Conflict between Apple and the FBI started 18 months ago with the release of iOS 8, says Bloomberg

While Apple and the FBI are about to fight in court over an iPhone 5c involved in the San Bernardino shootings, this isn’t a new issue for the FBI. According to a report from Bloomberg, the FBI has been concerned about new encryption features ever since Apple released iOS 8 in September 2014.

With iOS 7 and earlier, the FBI could plug an iPhone into a computer and unlock its content in no time. But things changed with iOS 8. With the updated version, if a customer has a passcode on its iOS device, there’s no way to read the content of the phone without unlocking the device first.

After the WWDC keynote in June 2014, Apple sent a beta version of iOS 8 to the FBI so the agency could study the new operating system. The FBI wasn’t happy with this change.

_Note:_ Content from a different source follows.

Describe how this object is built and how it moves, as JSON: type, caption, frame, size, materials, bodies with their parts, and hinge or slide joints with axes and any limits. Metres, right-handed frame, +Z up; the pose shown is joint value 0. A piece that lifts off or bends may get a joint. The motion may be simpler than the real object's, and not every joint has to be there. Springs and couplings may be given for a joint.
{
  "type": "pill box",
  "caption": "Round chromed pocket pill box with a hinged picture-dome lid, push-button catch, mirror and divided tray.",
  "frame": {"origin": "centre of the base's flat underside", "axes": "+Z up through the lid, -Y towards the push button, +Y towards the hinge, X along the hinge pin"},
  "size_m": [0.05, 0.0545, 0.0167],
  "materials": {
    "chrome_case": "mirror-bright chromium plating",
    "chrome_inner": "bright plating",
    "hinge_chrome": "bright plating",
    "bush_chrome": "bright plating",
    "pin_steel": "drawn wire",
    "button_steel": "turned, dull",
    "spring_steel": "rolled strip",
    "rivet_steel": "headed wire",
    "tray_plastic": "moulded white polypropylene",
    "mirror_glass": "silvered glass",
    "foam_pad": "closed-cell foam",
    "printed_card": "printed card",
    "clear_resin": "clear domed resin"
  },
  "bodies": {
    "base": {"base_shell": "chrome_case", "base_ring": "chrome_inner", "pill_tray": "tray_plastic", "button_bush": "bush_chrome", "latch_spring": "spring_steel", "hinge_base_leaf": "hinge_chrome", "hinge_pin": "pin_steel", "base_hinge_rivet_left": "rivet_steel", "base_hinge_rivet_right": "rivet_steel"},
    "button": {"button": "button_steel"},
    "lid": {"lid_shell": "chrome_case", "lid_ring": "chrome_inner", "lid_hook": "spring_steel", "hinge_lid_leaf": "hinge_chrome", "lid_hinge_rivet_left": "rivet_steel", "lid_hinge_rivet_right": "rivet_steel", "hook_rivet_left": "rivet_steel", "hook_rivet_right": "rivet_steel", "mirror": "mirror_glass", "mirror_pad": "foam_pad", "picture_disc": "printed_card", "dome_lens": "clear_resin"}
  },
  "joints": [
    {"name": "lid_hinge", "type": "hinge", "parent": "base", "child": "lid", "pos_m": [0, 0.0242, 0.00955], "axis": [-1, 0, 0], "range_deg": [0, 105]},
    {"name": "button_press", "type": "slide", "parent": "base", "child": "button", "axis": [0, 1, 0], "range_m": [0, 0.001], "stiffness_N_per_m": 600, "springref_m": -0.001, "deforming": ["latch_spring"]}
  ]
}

In fact, Apple’s lawyer Bruce Sewell had to fly to Washington and talk with officials to discuss the changes. Apple said the new encryption measures were a privacy feature as hackers had been accessing iPhone data, and not just the FBI.

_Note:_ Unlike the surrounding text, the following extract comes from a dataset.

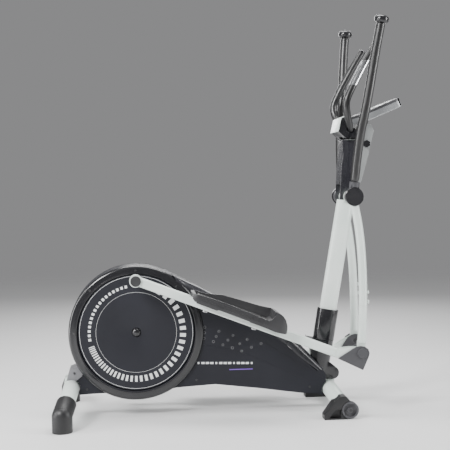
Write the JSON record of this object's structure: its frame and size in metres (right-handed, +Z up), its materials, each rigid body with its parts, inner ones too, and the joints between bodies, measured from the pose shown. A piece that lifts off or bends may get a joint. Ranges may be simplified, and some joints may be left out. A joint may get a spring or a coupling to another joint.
{
  "type": "elliptical trainer",
  "caption": "Upright elliptical cross trainer with a rear crank disc, two pedal arms, swinging handles, a fixed handlebar and a small tilted console.",
  "frame": {"origin": "middle of the bounding box, on the floor plane under the feet", "axes": "+X forward towards the console, +Y to the machine's left, +Z up"},
  "size_m": [1.4174, 0.658, 1.5991],
  "materials": {
    "painted_white": "pearl white powder coat",
    "black_steel": "black painted steel",
    "steel": "zinc plated steel",
    "chrome": "polished sensor plates",
    "anthracite": "satin anthracite ABS",
    "gloss_black": "gloss black ABS",
    "grey_plastic": "mid grey ABS",
    "dark_grey": "dark grey ABS",
    "light_grey": "light grey ABS",
    "foam": "black foam grip",
    "rubber": "black rubber",
    "cast": "turned cast iron",
    "screen": "dark display window"
  },
  "bodies": {
    "frame": {"main_frame": "painted_white", "mast": "painted_white", "crank_bearings": "steel", "fixed_axles": "steel", "mast_boot": "gloss_black", "housing_right": "anthracite", "housing_left": "anthracite", "housing_top_shroud": "anthracite", "housing_screws": "black_steel", "rear_saddle_cover": "grey_plastic", "stabilisers": "painted_white", "feet": "dark_grey", "brake_motor": "dark_grey", "drive_belt": "rubber", "handlebar": "painted_white", "handlebar_grips": "foam", "pulse_sensors": "chrome", "handlebar_clamp": "black_steel", "clamp_cover": "gloss_black", "clamp_panel": "painted_white", "head_cover_rear": "dark_grey", "head_cover_front": "light_grey", "console_back": "dark_grey", "console_bezel": "grey_plastic", "console_display": "screen", "console_bracket": "black_steel"},
    "crank": {"crank_set": "black_steel", "crank_discs": "anthracite", "drive_pulley": "dark_grey"},
    "flywheel": {"flywheel": "cast"},
    "idler": {"belt_idler": "dark_grey"},
    "brake": {"brake_shoe": "steel"},
    "knob": {"tilt_knob": "gloss_black"},
    "wheel_right": {"transport_wheel_right": "gloss_black"},
    "wheel_left": {"transport_wheel_left": "gloss_black"},
    "button_1": {"console_button_1": "rubber"},
    "button_2": {"console_button_2": "rubber"},
    "button_3": {"console_button_3": "rubber"},
    "right_lever": {"right_lever_upper": "painted_white", "right_lever_lower": "painted_white", "right_handle": "black_steel", "right_grip": "foam", "right_lever_caps": "gloss_black"},
    "right_arm": {"right_pedal_arm": "painted_white", "right_arm_pins": "steel", "right_joint_covers": "dark_grey", "right_pedal": "anthracite", "right_pedal_mat": "rubber", "right_pedal_fixings": "dark_grey"},
    "left_lever": {"left_lever_upper": "painted_white", "left_lever_lower": "painted_white", "left_handle": "black_steel", "left_grip": "foam", "left_lever_caps": "gloss_black"},
    "left_arm": {"left_pedal_arm": "painted_white", "left_arm_pins": "steel", "left_joint_covers": "dark_grey", "left_pedal": "anthracite", "left_pedal_mat": "rubber", "left_pedal_fixings": "dark_grey"}
  },
  "joints": [
    {"name": "crank_turn", "type": "hinge", "parent": "frame", "child": "crank", "pos_m": [-0.38173, 0, 0.344], "axis": [0, 1, 0], "range_deg": [0, 90]},
    {"name": "right_lever_swing", "type": "hinge", "parent": "frame", "child": "right_lever", "pos_m": [0.50427, 0, 0.879], "axis": [0, 1, 0], "range_deg": [-25.32, 0]},
    {"name": "left_lever_swing", "type": "hinge", "parent": "frame", "child": "left_lever", "pos_m": [0.50427, 0, 0.879], "axis": [0, 1, 0], "range_deg": [0, 19.35]},
    {"name": "right_arm_hinge", "type": "hinge", "parent": "right_lever", "child": "right_arm", "pos_m": [0.52011, -0.16, 0.2498], "axis": [0, 1, 0], "range_deg": [0, 7.96]},
    {"name": "left_arm_hinge", "type": "hinge", "parent": "left_lever", "child": "left_arm", "pos_m": [0.56382, 0.16, 0.25242], "axis": [0, 1, 0], "range_deg": [-7.29, 0]},
    {"name": "flywheel_spin", "type": "hinge", "parent": "frame", "child": "flywheel", "pos_m": [0.05027, 0, 0.292], "axis": [0, 1, 0], "range_deg": [0, 540.1]},
    {"name": "idler_spin", "type": "hinge", "parent": "frame", "child": "idler", "pos_m": [-0.12573, 0, 0.2124], "axis": [0, 1, 0], "range_deg": [-675.1, 0]},
    {"name": "brake_swing", "type": "hinge", "parent": "frame", "child": "brake", "pos_m": [0.17827, 0, 0.204], "axis": [0, 1, 0], "range_deg": [0, 4]},
    {"name": "tilt_knob_turn", "type": "hinge", "parent": "frame", "child": "knob", "pos_m": [0.57427, -0.056, 1.095], "axis": [0, 1, 0], "continuous": true},
    {"name": "wheel_right_roll", "type": "hinge", "parent": "frame", "child": "wheel_right", "pos_m": [0.45627, -0.235, 0.036], "axis": [0, 1, 0], "continuous": true},
    {"name": "wheel_left_roll", "type": "hinge", "parent": "frame", "child": "wheel_left", "pos_m": [0.45627, 0.235, 0.036], "axis": [0, 1, 0], "continuous": true},
    {"name": "button_1_press", "type": "slide", "parent": "frame", "child": "button_1", "axis": [0.3843, 0, -0.9232], "range_m": [0, 0.0015], "stiffness_N_per_m": 400},
    {"name": "button_2_press", "type": "slide", "parent": "frame", "child": "button_2", "axis": [0.3843, 0, -0.9232], "range_m": [0, 0.0015], "stiffness_N_per_m": 400},
    {"name": "button_3_press", "type": "slide", "parent": "frame", "child": "button_3", "axis": [0.3843, 0, -0.9232], "range_m": [0, 0.0015], "stiffness_N_per_m": 400}
  ],
  "couplings": [
    {"joint": "right_lever_swing", "follows": "crank_turn", "ratio": -0.28122},
    {"joint": "left_lever_swing", "follows": "crank_turn", "ratio": 0.2149},
    {"joint": "right_arm_hinge", "follows": "crank_turn", "ratio": 0.088366},
    {"joint": "left_arm_hinge", "follows": "crank_turn", "ratio": -0.080863},
    {"joint": "flywheel_spin", "follows": "crank_turn", "ratio": 6},
    {"joint": "idler_spin", "follows": "crank_turn", "ratio": -7.5}
  ]
}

Apple has complied with thousands of FBI requests to access iCloud data and more. But the company couldn’t do anything about accessing data on iPhones.

“Encryption isn’t just a technical feature; it’s a marketing pitch. But it will have very serious consequences for law enforcement and national security agencies at all levels,” FBI Director James Comey said in October 2014, shortly after the release of iOS 8.

Before the San Bernardino case, other than complaining about Apple’s stance on encryption, the FBI had never publicly filed an order to unlock an iPhone running iOS 8 or iOS 9. Filing an order is setting a precedent by itself.

That’s why the current debate surrounding the San Bernardino iPhone 5c is important. Apple has blocked access to phone data with iOS 8. It still complies with the law and helps the FBI with iCloud data, including iPhone backups.

The FBI is trying to make Apple unlock this phone so that it can ask the company to do the same thing again and again. And by doing so, it could compromise the security of every iPhone user out there.